I thought I should share my letter
with you my dear reader as Shami Chakrabarti is one more
addition to the travelling Right show who use ‘anti-Semitism’ in order to
disguise not only their direction of travel politically but their own political shallowness.
Tony Greenstein
Dear Ms
Chakrabarti,
You may
recall that, as a Jewish member of the Labour Party who was suspended, because
of the false anti-semitism campaign, I gave evidence to you as part of your
Inquiry into racism and anti-semitism.
I am
extremely disappointed that on BBC’s Sunday Politics show you saw fit to make an
unwarranted attack on Ken Livingstone. You described his opinion on Nazi
support for the Zionist movement as 'incendiary'.
Perhaps but it was also true. Maybe you found it incendiary because you didn't understand it?
Your
assertion that Ken's opinions were an attack on German Jews simply demonstrates
your own ignorance. The German Zionist movement represented less than 5% of
German Jews. It was a political movement which openly sought to
collaborate with the Nazis and to suggest that people should keep quiet about
that now is to advocate political censorship. It is but a short step from that
to book burning.
Ken
Livingstone’s expulsion has been a high priority for both Labour Friends of Israel and the
Jewish Labour Movement, both of whom assert that Ken was being
anti-Semitic. This is the same LFI who, only this week, justified the murder of over 60
unarmed Palestinians in Gaza including an 8 month old baby who exercised the right to demonstrate.
I do not remember you generating any synthetic anger over this on television. Perhaps, as Aneurin Bevan once said, it's all a question of political priorities.
It is clear that you know nothing about Zionism and its sordid, bloody history. Could I suggest that when you have nothing to
say it is a good idea to say nothing? Verbal flatulence is not attractive.
Zionism is a
movement which relegates the non-Jew and Palestinians in particular to the
status of the untermenschen or in Zionism's racial hierarchy the lower races. It finds its expression in the Apartheid
structure of today’s Israeli state.
If you care
to obtain a copy of Lucy Dawidowicz's Holocaust Reader (pp. 150-153) from
Parliament's library (which I understand is very good) you will read a letter
to Hitler from the German Zionist Federation of 21 June 1933. It reads:
… an answer to the Jewish question
truly satisfying to the national state can be brought about only with the collaboration of the Jewish movement
that aims at a social, cultural and moral renewal of Jewry…On the foundation of
the new state, which has established the principle of race... fruitful activity
for the fatherland is possible.... Our acknowledgement of Jewish nationality
provides for a clear and sincere relationship to the German people and its
national and racial realities. Precisely because we don’t wish to falsify these
fundamentals, because we too are against mixed marriages and are for
maintaining the purity of the Jewish group… The realisation of Zionism could
only be hurt by resentment of Jews abroad against the German development. (my
emphasis)
The
late Lucy Dawidowicz was a Zionist Holocaust historian. The letter
above was the basis for collaboration between Zionism and Nazism.

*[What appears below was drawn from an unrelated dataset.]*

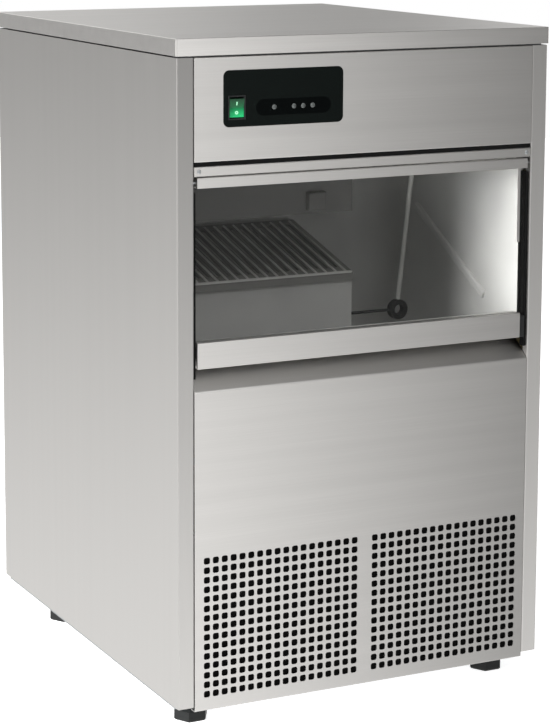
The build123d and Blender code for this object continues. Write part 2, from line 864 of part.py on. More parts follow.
shroud_y = condenser_y + condenser_depth + seat_gap
with BuildPart() as fan_shroud:
    block(x0, x0 + condenser_width, shroud_y, shroud_y + shroud_depth, part_floor,
          part_floor + condenser_height)
    block(x0 + sheet, x0 + condenser_width - sheet, shroud_y + sheet, shroud_y + shroud_depth,
          part_floor + sheet, part_floor + condenser_height - sheet, mode=Mode.SUBTRACT)
    with BuildSketch(Plane.XZ.offset(-shroud_y)):
        with Locations((condenser_centre, fan_z)):
            Circle(fan_opening)
    extrude(amount=-shroud_depth, mode=Mode.SUBTRACT)

fan_plane = Plane(origin=(condenser_centre, fan_y, fan_z), x_dir=(1, 0, 0), z_dir=(0, 1, 0))
with BuildPart(fan_plane) as fan_blade:
    with PolarLocations(fan_radius / 2 + fan_hub_radius / 4, fan_blades):
        Box(fan_radius, fan_radius * 0.6, blade_thickness, rotation=(fan_tilt, 0, 0))
    Cylinder(fan_radius, fan_width, mode=Mode.INTERSECT)
    Cylinder(fan_hub_radius, fan_width - 2)
    Cylinder(shaft_radius + pin_clearance, fan_width, mode=Mode.SUBTRACT)

with BuildPart() as fan_motor:
    with BuildSketch(Plane.XZ.offset(-motor_front)):
        with Locations((condenser_centre, fan_z)):
            Circle(motor_radius)
    extrude(amount=-motor_length)
    chamfer(fan_motor.edges().group_by(Axis.Y)[-1], length=motor_chamfer)
    with BuildSketch(Plane.XZ.offset(-motor_front)):
        with Locations((condenser_centre, fan_z)):
            Circle(shaft_radius)
    extrude(amount=fan_width)

with BuildPart() as fan_bracket:
    cradle = motor_radius + seat_gap
    x_low, x_high = condenser_centre - bracket_span, condenser_centre + bracket_span
    y_low = motor_front + motor_length / 4
    y_high = y_low + motor_length / 2
    block(x_low, x_high, y_low, y_high, part_floor, fan_z)
    with BuildSketch(Plane.XZ.offset(-y_low)):
        with Locations((condenser_centre, fan_z)):
            Circle(cradle)
        with Locations((condenser_centre, (part_floor + fan_z - cradle) / 2)):
            Rectangle(2 * bracket_span - 4 * bracket_thickness, fan_z - cradle - part_floor
                      - 2 * bracket_thickness)
    extrude(amount=-motor_length / 2, mode=Mode.SUBTRACT)

with BuildPart() as filter_drier:
    with BuildSketch(Plane.XY.offset(base + drier_low)):
        with Locations((drier_x, drier_y)):
            Circle(drier_radius)
    extrude(amount=drier_height)
    drier_ends = filter_drier.edges().group_by(Axis.Z)
    chamfer(drier_ends[0] + drier_ends[-1], drier_neck)

pipe_z = base + pipe_level
liquid_z = pipe_z - pipe_drop
compressor_top = compressor_foot + compressor_height + seat_gap
condenser_top = part_floor + condenser_height + seat_gap
condenser_middle = condenser_y + condenser_depth / 2
with BuildPart() as refrigerant_pipes:
    discharge_x = condenser_centre + discharge_offset
    suction_x = compressor_x - suction_offset
    runs = [
        [
            (compressor_x, compressor_y, compressor_top),
            (compressor_x, compressor_y, pipe_z),
            (discharge_x, compressor_y, pipe_z),
            (discharge_x, condenser_middle, pipe_z),
            (discharge_x, condenser_middle, condenser_top),
        ],
        [
            (drier_x, condenser_middle, condenser_top),
            (drier_x, condenser_middle, liquid_z),
            (drier_x, drier_y, liquid_z),
            (drier_x, drier_y, base + drier_low + drier_height + seat_gap),
        ],
        [
            (suction_x, compressor_y, compressor_top),
            (suction_x, compressor_y, plate_z),
            (suction_x, foam_back + seat_gap, plate_z),
        ],
    ]
    for run in runs:
        with BuildLine():
            pipe_path = FilletPolyline(*run, radius=pipe_bend)
        with BuildSketch(Plane(origin=pipe_path @ 0, z_dir=pipe_path % 0)):
            Circle(pipe_radius)
        sweep(path=pipe_path)

with BuildPart() as water_pump:
    pump_place = (width / 2 - pump_from_right, rear_plane - pump_from_back)
    with BuildSketch(Plane.XY.offset(part_floor)):
        with Locations(pump_place):
            Rectangle(2 * pump_radius, 2 * pump_radius)
    extrude(amount=pump_foot)
    with BuildSketch(Plane.XY.offset(part_floor)):
        with Locations(pump_place):
            Circle(pump_radius - pump_step)
    extrude(amount=pump_height)

with BuildPart() as electrical_box:
    with BuildSketch(Plane.XY.offset(part_floor)):
        with Locations((width / 2 - box_from_right, rear_plane - box_from_back)):
            RectangleRounded(box_size[0], box_size[1], box_corner)
    extrude(amount=box_size[2])

# Rear connections

with BuildPart() as water_inlet_valve:
    valve_front = rear_plane - sheet - seat_gap
    block(inlet_x - inlet_body[0] / 2, inlet_x + inlet_body[0] / 2, valve_front - inlet_body[1],
          valve_front, inlet_z - inlet_body[2] / 2, inlet_z + inlet_body[2] / 2)
    with BuildSketch(Plane.XZ.offset(-valve_front)):
        with Locations((inlet_x, inlet_z)):
            Circle(inlet_neck)
    extrude(amount=-(spigot_start - valve_front))
    with BuildSketch(Plane.XZ.offset(-spigot_start)):
        with Locations((inlet_x, inlet_z)):
            Circle(inlet_radius)
            Circle(inlet_bore, mode=Mode.SUBTRACT)
    extrude(amount=-(rear - spigot_start))

with BuildPart() as drain_pipe:
    with BuildLine():
        drain_path = FilletPolyline(
            (drain_x, bin_drain_y, liner_low - seat_gap),
            (drain_x, bin_drain_y, drain_z),
            (drain_x, spigot_start, drain_z),
            radius=drain_bend,
        )
    with BuildSketch(Plane(origin=drain_path @ 0, z_dir=drain_path % 0)):
        Circle(drain_pipe_radius)
    sweep(path=drain_path)
    with BuildSketch(Plane.XZ.offset(-spigot_start)):
        with Locations((drain_x, drain_z)):
            Circle(drain_radius)
    extrude(amount=-(rear - spigot_start))
    with BuildSketch(Plane.XZ.offset(-rear)):
        with Locations((drain_x, drain_z)):
            Circle(drain_bore)
    extrude(amount=rear - spigot_start, mode=Mode.SUBTRACT)

with BuildPart() as power_socket:
    socket_back = rear_plane + socket_rim
    block(socket_x - socket_size[0] / 2, socket_x + socket_size[0] / 2,
          socket_back - socket_depth, socket_back, socket_z - socket_size[1] / 2,
          socket_z + socket_size[1] / 2)
    block(socket_x - socket_size[0] / 2 + socket_wall, socket_x + socket_size[0] / 2 - socket_wall,
          socket_back - socket_depth + socket_floor, socket_back,
          socket_z - socket_size[1] / 2 + socket_wall, socket_z + socket_size[1] / 2 - socket_wall,
          mode=Mode.SUBTRACT)

with BuildPart() as rear_screws:
    with BuildSketch(Plane.XZ.offset(-rear_plane - seat_gap / 2)):
        with Locations((0, base + body_height / 2)):
            with GridLocations(2 * screw_x, screw_pitch_z, 2, 3):
                RegularPolygon(screw_across / 2, 6, major_radius=False)
    extrude(amount=-screw_head)

# Levelling feet: a wrench pad on a screw, against the nut under the pan

foot_parts = {}
for foot_name, (foot_x, foot_y) in foot_centres.items():
    with BuildPart() as foot:
        with BuildSketch():
            with Locations((foot_x, foot_y)):
                RegularPolygon(foot_across / 2, 6, major_radius=False)
        extrude(amount=foot_pad)
        chamfer(foot.edges().group_by(Axis.Z)[0], length=foot_chamfer)
        with BuildSketch(Plane.XY.offset(foot_pad)):
            with Locations((foot_x, foot_y)):
                Circle(stem_radius)
        extrude(amount=stem_length)
    foot_parts[foot_name] = foot

with BuildPart() as foot_nuts:
    with BuildSketch(Plane.XY.offset(foot_pad + seat_gap)):
        with Locations(*foot_centres.values()):
            RegularPolygon(nut_across / 2, 6, major_radius=False)
            Circle(stem_radius + pin_clearance, mode=Mode.SUBTRACT)
    extrude(amount=base - foot_pad - 2 * seat_gap)

pieces = {
    "base_pan": base_pan,
    "left_side_panel": left_side_panel,
    "right_side_panel": right_side_panel,
    "rear_panel": rear_panel,
    "top_cover": top_cover,
    "top_front_rail": top_front_rail,
    "top_rear_rail": top_rear_rail,
    "lower_front_panel": lower_front_panel,
    "header_strip": header_strip,
    "control_fascia": control_fascia,
    "display_plate": display_plate,
    "switch_bezel": switch_bezel,
    "switch_rocker": switch_rocker,
    "led_lenses": led_lenses,
    "control_board": control_board,
    "bin_liner": bin_liner,
    "bin_foam": bin_foam,
    "door_seal": door_seal,
    "evaporator_shroud": evaporator_shroud,
    "evaporator": evaporator,
    "water_tank": water_tank,
    "spray_bar": spray_bar,
    "ice_slide": ice_slide,
    "sensor_box": sensor_box,
    "probe_ring": probe_ring,
    "probe_rod": probe_rod,
    "probe_tube": probe_tube,
    "door_pane": door_pane,
    "door_top_rail": door_top_rail,
    "door_bottom_rail": door_bottom_rail,
    "door_end_block": door_end_block,
    "hinge_pins": hinge_pins,
    "hinge_brackets": hinge_brackets,
    "compressor": compressor,
    "compressor_grommets": compressor_grommets,
    "condenser": condenser,
    "fan_shroud": fan_shroud,
    "fan_blade": fan_blade,
    "fan_motor": fan_motor,
    "fan_bracket": fan_bracket,
    "filter_drier": filter_drier,
    "refrigerant_pipes": refrigerant_pipes,
    "water_pump": water_pump,
    "electrical_box": electrical_box,
    "water_inlet_valve": water_inlet_valve,
    "drain_pipe": drain_pipe,
    "power_socket": power_socket,
    "rear_screws": rear_screws,
    **foot_parts,
    "foot_nuts": foot_nuts,
}

os.makedirs("parts", exist_ok=True)
for name, piece in pieces.items():
    piece.part.label = name
    export_step(piece.part, f"parts/{name}.step")
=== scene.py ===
"""Ice cube machine: surface finishes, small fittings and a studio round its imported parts.

Laid out as an add-on: each operator dresses one part of the machine, and the panel in the
sidebar lists them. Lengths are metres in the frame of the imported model.
"""
from math import atan2, cos, pi, radians, sin

import bmesh
import bpy
from mathutils import Matrix, Vector


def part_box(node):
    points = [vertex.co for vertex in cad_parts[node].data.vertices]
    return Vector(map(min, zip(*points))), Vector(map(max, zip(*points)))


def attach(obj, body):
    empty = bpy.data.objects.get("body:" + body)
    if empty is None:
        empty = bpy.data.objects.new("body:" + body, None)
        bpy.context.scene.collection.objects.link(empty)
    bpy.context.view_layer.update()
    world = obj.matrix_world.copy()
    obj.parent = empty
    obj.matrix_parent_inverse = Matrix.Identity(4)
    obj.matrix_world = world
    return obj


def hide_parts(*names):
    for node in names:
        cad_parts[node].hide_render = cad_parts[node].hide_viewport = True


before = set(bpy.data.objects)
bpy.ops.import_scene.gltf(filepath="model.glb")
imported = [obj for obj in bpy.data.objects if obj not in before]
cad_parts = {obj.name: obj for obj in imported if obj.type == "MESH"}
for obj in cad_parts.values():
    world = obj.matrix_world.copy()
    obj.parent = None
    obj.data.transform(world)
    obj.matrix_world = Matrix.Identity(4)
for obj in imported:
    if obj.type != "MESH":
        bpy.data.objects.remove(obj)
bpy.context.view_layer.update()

bl_info = {
    "name": "Ice Cube Machine",
    "version": (1, 0, 0),
    "blender": (4, 5, 0),
    "location": "View3D > Sidebar > Ice Machine",
    "description": "Finishes, fittings and studio for an under-counter ice cube machine",
    "category": "Object",
}

MM = 0.001
TOUCH = 1e-6  # Two points or planes nearer than this are one.
FORWARD, BACKWARD = Vector((0, -1, 0)), Vector((0, 1, 0))  # Out of the front and the back.


def linear(colour):
    """Linear RGBA of an sRGB hex colour such as "#C8C8C6"."""
    values = [int(colour[i:i + 2], 16) / 255 for i in (1, 3, 5)]
    return [v / 12.92 if v <= 0.04045 else ((v + 0.055) / 1.055) ** 2.4 for v in values] + [1.0]


def colour_setting(name, description, sheen):
    """Colour property whose default is an sRGB hex colour."""
    return bpy.props.FloatVectorProperty(
        name=name, description=description, default=linear(sheen)[:3], subtype="COLOR",
        min=0.0, max=1.0,
    )


def length_setting(name, description, millimetres, precision=4):
    """Length property whose default is given in millimetres."""
    return bpy.props.FloatProperty(
        name=name, description=description, default=millimetres * MM, unit="LENGTH",
        precision=precision,
    )


class MachineFinishes(bpy.types.PropertyGroup):
    """Colours and grain of the machine's surfaces."""

    steel_colour: colour_setting("Stainless colour", "Colour of the brushed sheet", "#D3D1CE")
    steel_roughness: bpy.props.FloatProperty(
        name="Stainless roughness", description="Blur of the brushed sheet", default=0.32,
        min=0.0, max=1.0, subtype="FACTOR",
    )
    grain_width: length_setting("Grain width", "Width of one brushed line", 0.35, precision=5)
    liner_colour: colour_setting("Liner colour", "Colour of the moulded bin", "#B9B9B6")
    # The slats' grey is darkened as painted shade of the bin.
    slat_shaded_colour: colour_setting("Slat colour", "Colour of the slide's slats", "#7E7E7A")
    # The ribs' paler grey is a painted highlight on the same plastic as the slats.
    rib_highlight_colour: colour_setting("Rib colour", "Colour of the ribs on the slats", "#CCCCC8")
    shroud_colour: colour_setting("Shroud colour", "Colour of the ice maker's cover", "#5A5A57")
    fitting_colour: colour_setting("Fitting colour", "Colour of the tubes and valves", "#A9A9A5")
    trim_colour: colour_setting(
        "Trim colour", "Colour of the bezel, feet and door end", "#141515"
    )
    display_colour: colour_setting("Display colour", "Colour of the display plate", "#030605")
    window_colour: colour_setting("Window colour", "Colour behind the lamps", "#010202")
    lens_colour: colour_setting("Lens colour", "Colour of the unlit lamps", "#3C3F3E")
    mark_colour: colour_setting("Mark colour", "Colour of the marks on the rocker", "#8CCBA5")
    rocker_colour: colour_setting("Rocker colour", "Colour of the lit rocker", "#1C8F55")
    rocker_glow: bpy.props.FloatProperty(
        name="Rocker glow", description="Strength of the lamp in the rocker", default=0.30,
        min=0.0, max=5.0,
    )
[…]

The suggestion that Ken Livingstone's remarks were an attack on all Jews presupposes that Jews and Zionists are both the same. If you believe that then you are no different from those anti-semites who also maintain that there is no difference.
There is a
history of former Directors and senior officers of Liberty (NCCL)
veering to the illiberal right when they have left office. Patricia Hewitt and
Harriet Harman are but two examples. In supporting the expulsion of Ken
Livingstone for having expressed his opinions about Zionism you would
appear to be following in their footsteps.
It
is noticeable that you have had nothing to say about the real racism scandal in
recent months, that of Windrush. Unlike you Ken Livingstone has a
proud and active record in fighting racism. Your suggestion that the
truth can be anti-Semitic is absurd.
It
is your support of Zionism, the ideology of Israeli Apartheid which
is, if anything, incompatible with a party that calls itself
socialist. The real question though is whether you even consider yourself a socialist?